Readers of a certain age may remember the Continental Basketball Association and its Wisconsin Flyers, which played at, from what I am told, in approximate chronological order Oshkosh West High School, UW–Oshkosh’s Kolf Sports Cave — I mean Center, Oshkosh North High School, Neenah High School and Appleton East High School. (The Bucks formerly played “home” games at the UW Fieldhouse and the Dane County Coliseum in Madison when there were Milwaukee Arena conflicts, so having more than one home arena per season isn’t unheard of, though it is certainly not the preferred arrangement.)
The CBA was not directly tied to the NBA (in fact the CBA predated the NBA), but a number of NBA coaches (including former Bucks coach George Karl, Bulls and Lakers coach Phil Jackson, and Timberwolves coach Flip Saunders) got their coaching starts in the CBA. The CBA also featured the innovation (which didn’t stick elsewhere) of awarding standings points not only for winning games, but for winning quarters, presumably intending to keep fans watching during blowouts.
(Small world alert: The first year I announced Ripon College games I worked with the Flyers’ former announcer.

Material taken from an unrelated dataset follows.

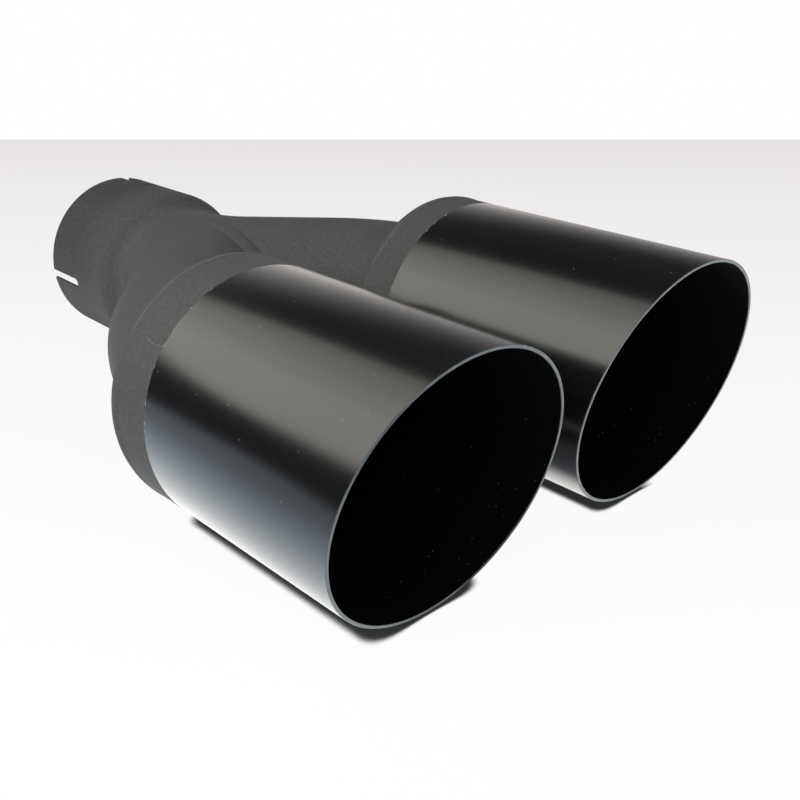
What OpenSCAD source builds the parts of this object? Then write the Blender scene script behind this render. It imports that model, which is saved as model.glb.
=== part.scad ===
// Twin exhaust tip: one slotted inlet sleeve that necks down to a mitred Y of two bent pipes,
// each of which passes through a flat rear cap into a slash-cut outlet tube.
// +X runs from the sleeve's open end towards the mouths, +Z is up, and left is +Y.
// The origin is the centre of the sleeve's open end. All sizes are in millimetres.

/* [Inlet sleeve] */
// Outer diameter of the sleeve
sleeve_od = 78.8; // [76:0.1:84]
// Wall of the sleeve
sleeve_wall = 1.2; // [1:0.1:2]
// Length of the sleeve at its full diameter
sleeve_length = 47; // [38:1:80]
// Length of the shoulder between the sleeve and its collar
shoulder_length = 13; // [10:0.5:20]
// Length of the collar that the pipes are welded to
collar_length = 3; // [3:0.5:10]

/* [Clamp slots] */
// Width of each slot
slot_width = 4.2; // [2:0.1:6]
// Length of each slot from the sleeve's open end
slot_length = 25; // [10:1:36]
// Angle of the first cross cut, from +Y towards +Z
slot_cut_1 = 80; // [75:1:105]
// Angle of the second cross cut, from +Y towards +Z
slot_cut_2 = 3; // [-15:1:15]

/* [Branch pipes] */
// Outer diameter of the pipes and of the sleeve's collar
pipe_od = 68; // [60:0.5:70]
// Wall of the pipes
pipe_wall = 1.2; // [1:0.1:2]
// Straight length of pipe before the first bend
pipe_lead = 3; // [3:0.5:10]
// Angle that each pipe turns outwards, and back again
bend_angle = 40; // [36:1:44]
// Centreline radius of the first bend
bend_1_radius = 50; // [46:1:56]
// Centreline radius of the second bend
bend_2_radius = 72; // [66:1:76]
// Straight length of pipe between the second bend and the cap
pipe_tail = 3.74; // [3:0.01:60]
// Length of pipe that stands inside the outlet, ahead of its rear end
pipe_inside = 8; // [2:1:20]

/* [Outlets] */
// Distance between the two outlet centres
outlet_spacing = 112.2; // [104:0.2:120]
// Outer diameter of the outlets
outlet_od = 100; // [92:0.5:102]
// Wall of the outlets
outlet_wall = 1.2; // [1:0.1:2]
// Length of each outlet along its centreline
outlet_length = 118; // [80:1:180]
// Lean of the slash-cut mouths, the upper lip ahead of the lower
slash_angle = 12.7; // [0:0.1:25]

/* [Rear caps] */
// Thickness of the caps
cap_wall = 1.5; // [1:0.1:2.5]
// Outer radius of the cap's rounded corner
cap_corner = 3; // [2.5:0.1:4]
// Length of the cap's rim between its corner and the outlet
cap_skirt = 2; // [2:0.1:3]

/* [Weld beads] */
// Width of the beads round the butt joints
bead_width = 4; // [3:0.1:4]
// Height of the beads round the butt joints
bead_height = 0.8; // [0.5:0.1:1.2]
// Leg of the fillet bead between each pipe and its cap
fillet_leg = 2.5; // [1.5:0.1:3]
// Width of the bead along the seam between the two pipes
seam_width = 7; // [4:0.5:10]

/* [Hidden] */
$fn = 120;

// Overrun of every cut past the surface that it leaves
cut = 5;
// Angle between the points of a round outline
arc_step = 5;
// How far the cores that cut the seam's bead run past the ends of the pipes' lengths
core_lap = 5;
// Steps round a full turn of those cores, finer because the beads are thin
core_steps = 360;
collar_x = sleeve_length + shoulder_length + collar_length;

// The pipe's centreline: each corner is where one length of it ends and the next begins
bend_1_start = collar_x + pipe_lead;
bend_offset = (bend_1_radius + bend_2_radius) * (1 - cos(bend_angle));
pipe_straight = (outlet_spacing / 2 - bend_offset) / sin(bend_angle);
bend_1_end = [bend_1_start + bend_1_radius * sin(bend_angle), bend_1_radius * (1 - cos(bend_angle)), 0];
bend_2_start = bend_1_end + pipe_straight * [cos(bend_angle), sin(bend_angle), 0];
bend_2_centre = bend_2_start + bend_2_radius * [sin(bend_angle), -cos(bend_angle), 0];
cap_rear = bend_2_centre[0] + pipe_tail;
outlet_rear = cap_rear + cap_corner + cap_skirt;
pipe_end_x = outlet_rear + pipe_inside;
mouth_x = outlet_rear + outlet_length;
mouth_reach = outlet_od / 2 * tan(slash_angle);

// The seam between the pipes runs from the collar's bead, past the end of the first bend, to the fork's point
seam_start = collar_x + bead_width / 2;
seam_turn = bend_1_start + bend_1_radius * tan(bend_angle);
seam_end = bend_1_end[0]
    + (pipe_od / 2 + (seam_width / 2 - bend_1_end[1]) * cos(bend_angle)) / sin(bend_angle);

// The two arcs of the shoulder meet halfway down it, and its wall is even
shoulder_drop = (sleeve_od - pipe_od) / 2;
shoulder_turn = 2 * atan(shoulder_drop / shoulder_length);
shoulder_radius = shoulder_length / 2 / sin(shoulder_turn);

matte_grey = "#4b4a49";
satin_black = "#1b1b1c";
weld_grey = "#5a5857";

// The sleeve's outline as [radius, distance from the open end], set in from the outer surface by depth
function sleeve_outline(depth) = let (r = shoulder_radius, turn = shoulder_turn) concat(
    [[sleeve_od / 2 - depth, 0]],
    [for (a = [0 : arc_step : turn])
        [sleeve_od / 2 - r + (r - depth) * cos(a), sleeve_length + (r - depth) * sin(a)]],
    [for (a = [turn : -arc_step : 0])
        [pipe_od / 2 + r - (r + depth) * cos(a), sleeve_length + shoulder_length - (r + depth) * sin(a)]],
    [[pipe_od / 2 - depth, sleeve_length + shoulder_length], [pipe_od / 2 - depth, collar_x]]);

// How high the left pipe's outer surface stands over the point (x, y), as far as the second bend
function pipe_height(x, y) = let (
    turned = atan2(x - bend_1_start, bend_1_radius - y),
    off = x < bend_1_start ? y
        : turned < bend_angle ? norm([x - bend_1_start, bend_1_radius - y]) - bend_1_radius
        : (x - bend_1_end[0]) * sin(bend_angle) - (y - bend_1_end[1]) * cos(bend_angle))
    sqrt(max(0, pow(pipe_od / 2, 2) - pow(off, 2)));

// The upper edge of the seam's bead as [distance from the open end, height], between two such distances
function seam_edge(start, end) = [for (a = [0 : 2 * arc_step : 90])
    let (x = start + (end - start) * sin(a)) [x, pipe_height(x, seam_width / 2) + bead_height]];

function reversed(points) = [for (i = [len(points) - 1 : -1 : 0]) points[i]];

// Turns an outline of [radius, distance along X] round the X axis
module turned_x() {
    rotate([0, 90, 0]) rotate_extrude() children();
}

// One slot with a round end, cut through both walls of the sleeve along Y
module cross_cut() {
    rotate([90, 0, 0]) linear_extrude(height = sleeve_od + cut, center = true) {
        translate([-cut, -slot_width / 2]) square([slot_length - slot_width / 2 + cut, slot_width]);
        translate([slot_length - slot_width / 2, 0]) circle(d = slot_width);
    }
}

module inlet_sleeve() {
    color(matte_grey) difference() {
        turned_x() polygon(concat(sleeve_outline(0), reversed(sleeve_outline(sleeve_wall))));
        for (angle = [slot_cut_1, slot_cut_2]) rotate([angle, 0, 0]) cross_cut();
    }
}

// A bead with a round crown on a cylinder of the given radius, centred on the joint at X = 0
module butt_bead(radius) {
    crown = (pow(bead_width / 2, 2) + pow(bead_height, 2)) / (2 * bead_height);
    color(weld_grey) turned_x() intersection() {
        translate([radius + bead_height - crown, 0]) circle(r = crown);
        translate([radius, -bead_width / 2]) square([bead_height, bead_width]);
    }
}

module collar_weld() {
    translate([collar_x, 0, 0]) butt_bead(pipe_od / 2);
}

module pipe_ring() {
    difference() {
        circle(d = pipe_od);
        circle(d = pipe_od - 2 * pipe_wall);
    }
}

// A straight length along X, and a bend in the XY plane, of whatever profile they are given
module straight(length) {
    rotate([0, 90, 0]) linear_extrude(height = length) children();
}

module bent(radius, overrun) {
    rotate_extrude(angle = bend_angle + overrun) translate([radius, 0]) children();
}

// The four lengths of the left pipe, of whatever profile they are given
module first_bend(overrun) {
    translate([collar_x, 0, 0]) straight(pipe_lead) children();
    translate([bend_1_start, bend_1_radius, 0]) rotate([0, 0, -90]) bent(bend_1_radius, overrun) children();
}

module middle_pipe(lap) {
    translate(bend_1_end) rotate([0, 0, bend_angle]) translate([-lap, 0, 0])
        straight(lap + pipe_straight) children();
}

module second_bend() {
    translate(bend_2_centre) rotate([0, 0, 90]) bent(bend_2_radius, 0) children();
}

module pipe_end() {
    translate([bend_2_centre[0], outlet_spacing / 2, 0]) straight(pipe_end_x - bend_2_centre[0]) children();
}

// Each pipe is mitred on the plane Y = 0, where it meets the other one
module mitred() {
    color(matte_grey) intersection() {
        children();
        translate([0, 0, -pipe_od]) cube([mouth_x, outlet_spacing, 2 * pipe_od]);
    }
}

// A slab from the plane Y = 0 to the bead's left side, as high and as low as the edge
module seam_slab(edge) {
    rotate([-90, 0, 0]) linear_extrude(height = seam_width / 2)
        polygon(concat(edge, [for (p = reversed(edge)) [p[0], -p[1]]]));
}

// The left half of the beads that fill the valley between the first bends, above and below
module left_half_seam_weld() {
    overrun = core_lap / bend_1_radius * 180 / PI;
    difference() {
        seam_slab(seam_edge(seam_start, seam_turn));
        first_bend(overrun, $fn = core_steps) circle(d = pipe_od, $fn = core_steps);
    }
}

// The left half of the bead that goes on from them and round the fork
module left_half_fork_weld() {
    difference() {
        seam_slab(seam_edge(seam_turn, seam_end));
        middle_pipe(core_lap) circle(d = pipe_od, $fn = core_steps);
    }
}

module seam_weld() {
    color(weld_grey) {
        left_half_seam_weld();
        right_side() left_half_seam_weld();
    }
}

module fork_weld() {
    color(weld_grey) {
        left_half_fork_weld();
        right_side() left_half_fork_weld();
    }
}

// The fillet bead that joins a pipe to the rear face of its cap
module pipe_weld() {
    color(weld_grey) translate([cap_rear, outlet_spacing / 2, 0]) turned_x()
        translate([pipe_od / 2, 0]) intersection() {
            circle(r = fillet_leg);
            translate([0, -fillet_leg]) square(fillet_leg);
        }
}

// A disc with a rounded corner and a short rim, as a half outline
module cap_outline(radius, corner, depth) {
    square([radius - corner, depth]);
    translate([0, corner]) square([radius, depth - corner]);
    translate([radius - corner, corner]) intersection() {
        circle(r = corner);
        translate([0, -corner]) square(corner);
    }
}

module rear_cap() {
    cap_depth = cap_skirt + cap_corner;
    color(matte_grey) translate([cap_rear, outlet_spacing / 2, 0]) turned_x() difference() {
        cap_outline(outlet_od / 2, cap_corner, cap_depth);
        translate([0, cap_wall]) cap_outline(outlet_od / 2 - cap_wall, cap_corner - cap_wall, cap_depth + cut);
        translate([-cut, -cut]) square([pipe_od / 2 + cut, cap_depth + 2 * cut]);
    }
}

module cap_weld() {
    translate([outlet_rear, outlet_spacing / 2, 0]) butt_bead(outlet_od / 2);
}

module outlet() {
    reach = outlet_length + mouth_reach + cut;
    color(satin_black) translate([0, outlet_spacing / 2, 0]) difference() {
        translate([outlet_rear, 0, 0]) turned_x() translate([outlet_od / 2 - outlet_wall, 0])
            square([outlet_wall, reach]);
        translate([mouth_x, 0, 0]) rotate([0, slash_angle, 0]) translate([0, -outlet_od, -outlet_od])
            cube(2 * outlet_od);
    }
}

module right_side() {
    mirror([0, 1, 0]) children();
}

module left_first_bend() { mitred() first_bend(0) pipe_ring(); }
module right_first_bend() { right_side() left_first_bend(); }
module left_middle_pipe() { mitred() middle_pipe(0) pipe_ring(); }
module right_middle_pipe() { right_side() left_middle_pipe(); }
module left_second_bend() { color(matte_grey) second_bend() pipe_ring(); }
module right_second_bend() { right_side() left_second_bend(); }
module left_pipe_end() { color(matte_grey) pipe_end() pipe_ring(); }
module right_pipe_end() { right_side() left_pipe_end(); }
module left_pipe_weld() { pipe_weld(); }
module right_pipe_weld() { right_side() pipe_weld(); }
module left_rear_cap() { rear_cap(); }
module right_rear_cap() { right_side() rear_cap(); }
module left_cap_weld() { cap_weld(); }
module right_cap_weld() { right_side() cap_weld(); }
module left_outlet() { outlet(); }
module right_outlet() { right_side() outlet(); }

inlet_sleeve();
collar_weld();
seam_weld();
fork_weld();
left_first_bend();
right_first_bend();
left_middle_pipe();
right_middle_pipe();
left_second_bend();
right_second_bend();
left_pipe_end();
right_pipe_end();
left_pipe_weld();
right_pipe_weld();
left_rear_cap();
right_rear_cap();
left_cap_weld();
right_cap_weld();
left_outlet();
right_outlet();
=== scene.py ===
"""A welded twin exhaust tip: slotted inlet sleeve, mitred Y of bent pipes, two slash-cut outlets."""

import math

import bmesh
import bpy
from mathutils import Matrix, Vector


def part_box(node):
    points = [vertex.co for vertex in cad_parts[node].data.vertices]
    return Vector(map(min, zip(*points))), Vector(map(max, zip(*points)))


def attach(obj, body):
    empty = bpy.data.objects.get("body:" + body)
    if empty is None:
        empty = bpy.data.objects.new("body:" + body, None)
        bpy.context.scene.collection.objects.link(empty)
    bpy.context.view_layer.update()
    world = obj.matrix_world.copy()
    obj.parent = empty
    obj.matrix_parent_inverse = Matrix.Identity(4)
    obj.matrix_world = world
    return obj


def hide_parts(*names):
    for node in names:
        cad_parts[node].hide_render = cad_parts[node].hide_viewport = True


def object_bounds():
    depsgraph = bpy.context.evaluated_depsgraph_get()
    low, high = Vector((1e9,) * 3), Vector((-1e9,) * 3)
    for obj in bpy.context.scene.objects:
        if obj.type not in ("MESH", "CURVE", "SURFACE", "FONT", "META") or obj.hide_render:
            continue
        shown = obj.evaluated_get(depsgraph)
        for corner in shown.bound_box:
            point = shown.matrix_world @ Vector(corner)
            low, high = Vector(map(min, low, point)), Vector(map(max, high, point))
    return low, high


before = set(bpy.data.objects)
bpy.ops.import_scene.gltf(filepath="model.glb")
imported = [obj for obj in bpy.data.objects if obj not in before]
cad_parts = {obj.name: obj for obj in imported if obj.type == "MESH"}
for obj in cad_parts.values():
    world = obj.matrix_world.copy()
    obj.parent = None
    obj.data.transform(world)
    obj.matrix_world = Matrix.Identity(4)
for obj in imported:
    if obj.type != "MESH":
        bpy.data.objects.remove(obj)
cad_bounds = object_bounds()

# Sizes in millimetres that the frame's boxes don't give
MM = 0.001
SLEEVE_LENGTH = 47
SHOULDER_LENGTH = 13
SLEEVE_WALL = 1.2
SLOT_WIDTH = 4.2
SLOT_LENGTH = 25
SLOT_ANGLES = (80, 3)
# Where the sleeve's faces are divided, from its open end
SLEEVE_ROWS = (12, SLOT_LENGTH, 36)
PIPE_RADIUS = 34
PIPE_WALL = 1.2
PIPE_LEAD = 3
BEND_ANGLE = 40
BEND_1_RADIUS = 50
BEND_2_RADIUS = 72
OUTLET_WALL = 1.2
SLASH_ANGLE = 12.7
CAP_WALL = 1.5
CAP_CORNER = 3
BEAD_WIDTH = 4
BEAD_HEIGHT = 0.8
CAP_BEAD_HEIGHT = 0.35
FILLET_LEG = 2.5
SEAM_WIDTH = 7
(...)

He had some interesting stories to tell about the Flyers. He also had the grueling task of announcing the road games, because their station didn’t carry home games. Being a road announcing warrior is grueling, as I can attest.)
Ten years after the Flyers flew to Rochester, Minn., Keary Ecklund of Ecklund Logistics got a franchise, the Wisconsin Blast, in the International Basketball Association, at the same time that Ecklund started the Green Bay Bombers in the Professional Indoor Football League. The Blast played one season at the Brown County Arena and, I believe, one season at UW–Fox Valley. Their first coach was Pat Knight, son of Bob, who I interviewed for a story in my previous life as a business magazine editor. Knight was a good interview, and, I discovered while covering the Blast’s first game, out of print had a vocabulary similar to his father’s. The Blast moved after two seasons to Rapid City, S.D., as the Black Hills Gold, and then moved to Mitchell, S.D., to become the South Dakota Cold (not, sadly, Corn Kings), and then disappeared into the sports franchise afterlife.
Around the time of the Blast’s founding, there were proposals in the Fox Cities to build a small arena to hold not only a sports team, but such events as the Fox Cities Business Expo (which was at the Tri-County Arena in Neenah, an ice arena). So it’s interesting that this proposal is based in Oshkosh, a smaller area population-wise (and for that matter already possessing an arena that you’d think would be D-League size) than the Fox Cities. The fact I’m writing this should prove that no group in the Fox Cities managed to get its act together to build an arena for the Blast or any other team.
I wonder how well this is going to work in Oshkosh, if that’s where the D-Bucks end up. Given the Fox Cities’ greater size and lack of a larger college team (Lawrence University is in Appleton, but private NCAA Division III schools obviously have smaller fan bases than UW System schools), that seems a more logical place were it not for the arena issue, and as it is a new arena apparently will be built for the D-Bucks anyway.